───── DATASET EXCERPT
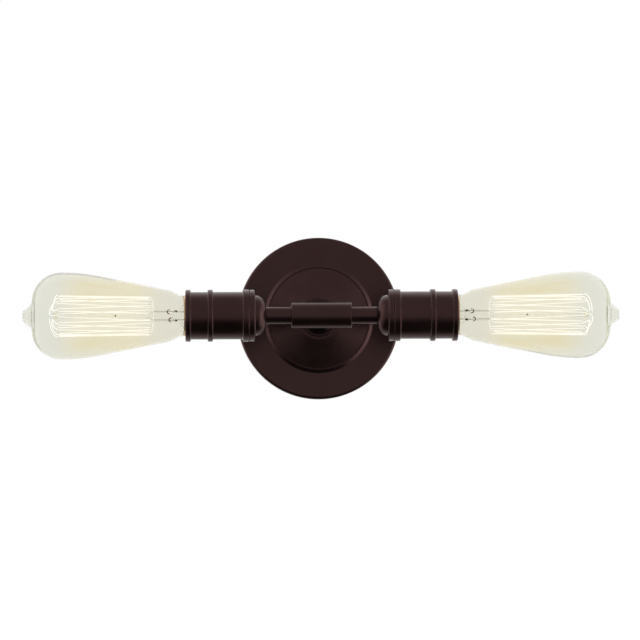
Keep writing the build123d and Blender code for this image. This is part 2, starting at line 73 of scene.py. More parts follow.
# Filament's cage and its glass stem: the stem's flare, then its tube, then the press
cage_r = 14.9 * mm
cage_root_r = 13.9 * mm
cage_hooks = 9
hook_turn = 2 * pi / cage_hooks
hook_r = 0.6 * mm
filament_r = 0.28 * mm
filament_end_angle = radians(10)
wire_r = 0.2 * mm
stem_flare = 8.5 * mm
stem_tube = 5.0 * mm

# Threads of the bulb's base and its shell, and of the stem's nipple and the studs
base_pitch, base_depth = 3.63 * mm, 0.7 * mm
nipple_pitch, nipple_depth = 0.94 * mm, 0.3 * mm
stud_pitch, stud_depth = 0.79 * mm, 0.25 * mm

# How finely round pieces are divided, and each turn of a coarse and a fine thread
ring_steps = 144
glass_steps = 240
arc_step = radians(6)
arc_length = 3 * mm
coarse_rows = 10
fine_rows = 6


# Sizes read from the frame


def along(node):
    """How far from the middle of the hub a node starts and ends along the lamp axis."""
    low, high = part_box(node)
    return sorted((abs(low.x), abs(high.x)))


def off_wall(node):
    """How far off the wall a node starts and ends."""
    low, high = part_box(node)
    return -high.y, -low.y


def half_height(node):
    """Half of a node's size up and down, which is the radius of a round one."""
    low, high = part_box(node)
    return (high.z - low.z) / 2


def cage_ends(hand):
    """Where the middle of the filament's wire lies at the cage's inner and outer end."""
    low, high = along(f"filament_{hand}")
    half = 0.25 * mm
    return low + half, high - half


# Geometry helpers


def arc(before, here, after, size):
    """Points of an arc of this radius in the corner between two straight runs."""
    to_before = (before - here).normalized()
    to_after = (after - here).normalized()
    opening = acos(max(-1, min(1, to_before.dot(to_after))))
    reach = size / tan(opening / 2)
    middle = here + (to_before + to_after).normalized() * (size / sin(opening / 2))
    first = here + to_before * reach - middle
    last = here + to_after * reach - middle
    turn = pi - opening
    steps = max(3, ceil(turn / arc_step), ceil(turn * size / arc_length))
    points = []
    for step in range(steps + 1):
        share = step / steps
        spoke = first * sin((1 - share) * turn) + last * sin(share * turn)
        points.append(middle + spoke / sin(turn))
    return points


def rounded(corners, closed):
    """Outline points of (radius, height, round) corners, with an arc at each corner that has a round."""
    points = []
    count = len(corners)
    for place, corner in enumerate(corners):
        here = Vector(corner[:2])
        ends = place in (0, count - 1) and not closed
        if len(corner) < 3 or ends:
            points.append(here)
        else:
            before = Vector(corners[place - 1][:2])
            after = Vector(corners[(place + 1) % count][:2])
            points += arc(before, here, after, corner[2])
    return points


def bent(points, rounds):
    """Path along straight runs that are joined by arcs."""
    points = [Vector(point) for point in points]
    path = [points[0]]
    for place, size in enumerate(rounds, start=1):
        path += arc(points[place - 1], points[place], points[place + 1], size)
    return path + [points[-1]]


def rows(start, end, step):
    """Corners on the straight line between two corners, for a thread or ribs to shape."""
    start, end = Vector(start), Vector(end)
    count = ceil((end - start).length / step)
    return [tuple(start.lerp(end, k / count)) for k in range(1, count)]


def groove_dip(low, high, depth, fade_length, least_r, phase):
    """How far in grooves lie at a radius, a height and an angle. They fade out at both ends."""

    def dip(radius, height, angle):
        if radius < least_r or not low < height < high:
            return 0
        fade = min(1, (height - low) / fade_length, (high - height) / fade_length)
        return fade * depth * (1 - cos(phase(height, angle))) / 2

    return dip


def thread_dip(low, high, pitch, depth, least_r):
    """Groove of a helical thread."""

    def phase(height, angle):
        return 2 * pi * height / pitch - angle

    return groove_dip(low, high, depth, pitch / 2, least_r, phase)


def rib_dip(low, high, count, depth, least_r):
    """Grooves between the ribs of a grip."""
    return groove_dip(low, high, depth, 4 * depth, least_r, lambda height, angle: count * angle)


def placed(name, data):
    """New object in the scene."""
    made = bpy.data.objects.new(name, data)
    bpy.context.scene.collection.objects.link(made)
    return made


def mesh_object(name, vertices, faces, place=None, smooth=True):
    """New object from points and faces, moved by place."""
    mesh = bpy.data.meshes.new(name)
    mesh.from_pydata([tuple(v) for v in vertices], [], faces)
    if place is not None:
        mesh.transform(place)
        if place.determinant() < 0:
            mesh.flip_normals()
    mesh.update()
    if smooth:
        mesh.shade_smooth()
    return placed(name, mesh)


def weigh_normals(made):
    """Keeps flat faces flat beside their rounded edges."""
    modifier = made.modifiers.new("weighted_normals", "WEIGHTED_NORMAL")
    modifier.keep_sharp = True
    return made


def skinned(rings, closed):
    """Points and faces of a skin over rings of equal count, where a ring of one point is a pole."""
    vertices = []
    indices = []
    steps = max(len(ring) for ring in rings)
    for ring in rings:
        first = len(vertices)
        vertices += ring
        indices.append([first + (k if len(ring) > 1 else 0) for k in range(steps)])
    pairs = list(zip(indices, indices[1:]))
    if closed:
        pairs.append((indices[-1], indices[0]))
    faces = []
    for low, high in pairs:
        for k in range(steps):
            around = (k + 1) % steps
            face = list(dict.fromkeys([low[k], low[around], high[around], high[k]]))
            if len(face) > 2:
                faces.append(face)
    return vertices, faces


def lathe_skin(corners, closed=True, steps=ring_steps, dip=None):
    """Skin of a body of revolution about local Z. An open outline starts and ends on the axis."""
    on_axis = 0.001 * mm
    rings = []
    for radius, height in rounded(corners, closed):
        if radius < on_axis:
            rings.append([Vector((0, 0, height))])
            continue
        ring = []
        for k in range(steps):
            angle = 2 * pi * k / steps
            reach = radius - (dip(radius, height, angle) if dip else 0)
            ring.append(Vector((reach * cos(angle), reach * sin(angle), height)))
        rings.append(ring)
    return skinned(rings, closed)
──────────
#### WHAT TO PRODUCE
Beginning at the top of the data, please return every line until and including the line containing "# Geometry helpers", copied exactly, and nothing past it.

#### ANSWER TO THIS PROBLEM
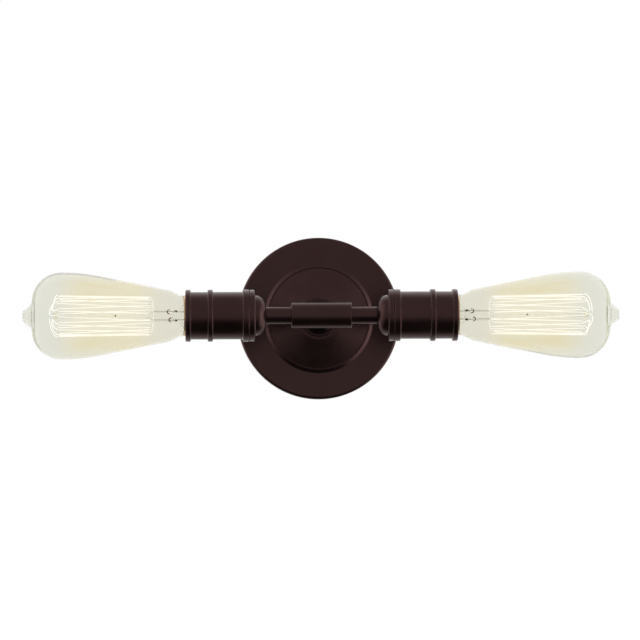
Keep writing the build123d and Blender code for this image. This is part 2, starting at line 73 of scene.py. More parts follow.
# Filament's cage and its glass stem: the stem's flare, then its tube, then the press
cage_r = 14.9 * mm
cage_root_r = 13.9 * mm
cage_hooks = 9
hook_turn = 2 * pi / cage_hooks
hook_r = 0.6 * mm
filament_r = 0.28 * mm
filament_end_angle = radians(10)
wire_r = 0.2 * mm
stem_flare = 8.5 * mm
stem_tube = 5.0 * mm

# Threads of the bulb's base and its shell, and of the stem's nipple and the studs
base_pitch, base_depth = 3.63 * mm, 0.7 * mm
nipple_pitch, nipple_depth = 0.94 * mm, 0.3 * mm
stud_pitch, stud_depth = 0.79 * mm, 0.25 * mm

# How finely round pieces are divided, and each turn of a coarse and a fine thread
ring_steps = 144
glass_steps = 240
arc_step = radians(6)
arc_length = 3 * mm
coarse_rows = 10
fine_rows = 6


# Sizes read from the frame


def along(node):
    """How far from the middle of the hub a node starts and ends along the lamp axis."""
    low, high = part_box(node)
    return sorted((abs(low.x), abs(high.x)))


def off_wall(node):
    """How far off the wall a node starts and ends."""
    low, high = part_box(node)
    return -high.y, -low.y


def half_height(node):
    """Half of a node's size up and down, which is the radius of a round one."""
    low, high = part_box(node)
    return (high.z - low.z) / 2


def cage_ends(hand):
    """Where the middle of the filament's wire lies at the cage's inner and outer end."""
    low, high = along(f"filament_{hand}")
    half = 0.25 * mm
    return low + half, high - half


# Geometry helpers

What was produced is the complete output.